Repeat all of the data precisely.

%%

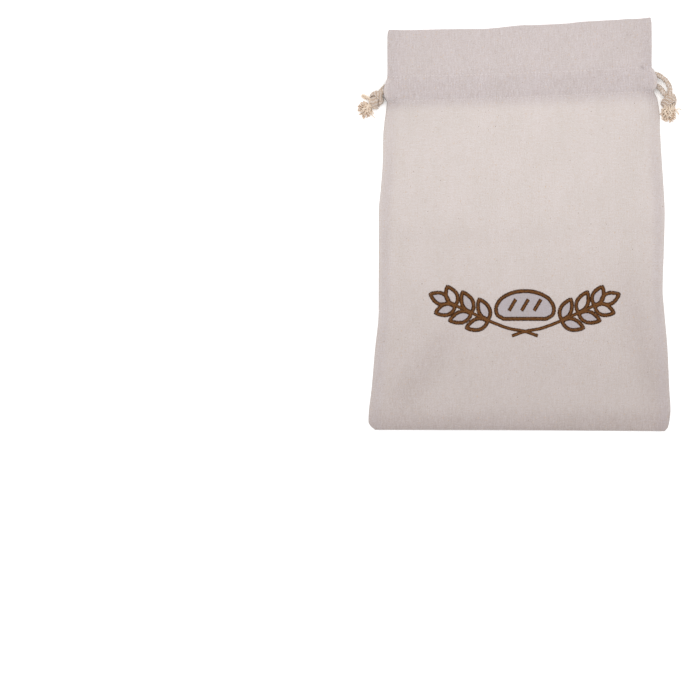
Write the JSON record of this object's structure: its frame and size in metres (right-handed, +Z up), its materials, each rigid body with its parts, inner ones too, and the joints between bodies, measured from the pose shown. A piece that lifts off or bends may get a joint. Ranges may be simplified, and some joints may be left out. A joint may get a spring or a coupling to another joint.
{
  "type": "drawstring linen bread bag",
  "caption": "Flat drawstring cloth bag lying empty on its back, with a hemmed open mouth, a side-slit channel below it and knotted, frayed drawcords at both sides.",
  "frame": {"origin": "under the middle of the cloth's outline, on the surface that the bag lies on", "axes": "+Z up out of the face, +Y from the bottom fold to the mouth, +X to the right of the face as it is seen from above with the mouth at the top"},
  "size_m": [0.3247, 0.4138, 0.0208],
  "materials": {
    "linen": "plain weave, unbleached, matt",
    "cotton_cord": "braided natural cotton, matt"
  },
  "bodies": {
    "root": {"bag_cloth": "linen", "cord_right": "cotton_cord", "cord_left": "cotton_cord", "knot_right": "cotton_cord", "knot_left": "cotton_cord"}
  },
  "joints": []
}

%%

● **FINAL RESULT**:
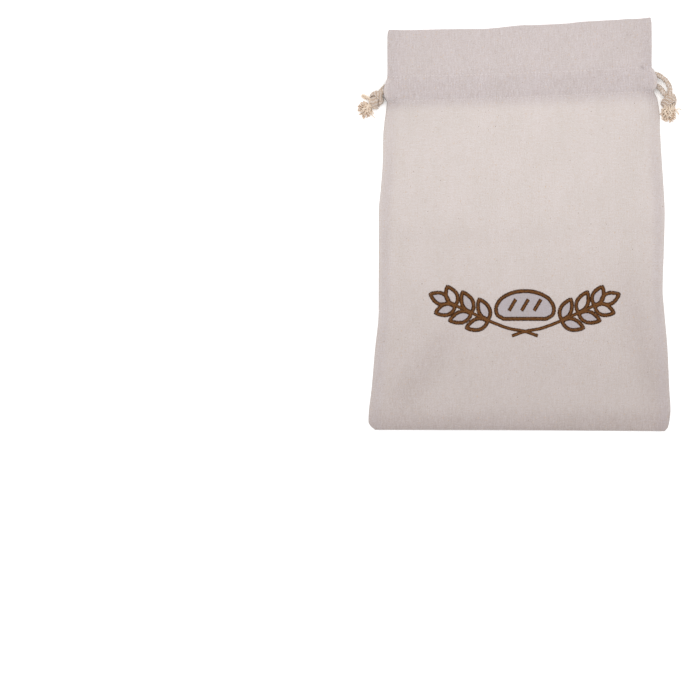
Write the JSON record of this object's structure: its frame and size in metres (right-handed, +Z up), its materials, each rigid body with its parts, inner ones too, and the joints between bodies, measured from the pose shown. A piece that lifts off or bends may get a joint. Ranges may be simplified, and some joints may be left out. A joint may get a spring or a coupling to another joint.
{
  "type": "drawstring linen bread bag",
  "caption": "Flat drawstring cloth bag lying empty on its back, with a hemmed open mouth, a side-slit channel below it and knotted, frayed drawcords at both sides.",
  "frame": {"origin": "under the middle of the cloth's outline, on the surface that the bag lies on", "axes": "+Z up out of the face, +Y from the bottom fold to the mouth, +X to the right of the face as it is seen from above with the mouth at the top"},
  "size_m": [0.3247, 0.4138, 0.0208],
  "materials": {
    "linen": "plain weave, unbleached, matt",
    "cotton_cord": "braided natural cotton, matt"
  },
  "bodies": {
    "root": {"bag_cloth": "linen", "cord_right": "cotton_cord", "cord_left": "cotton_cord", "knot_right": "cotton_cord", "knot_left": "cotton_cord"}
  },
  "joints": []
}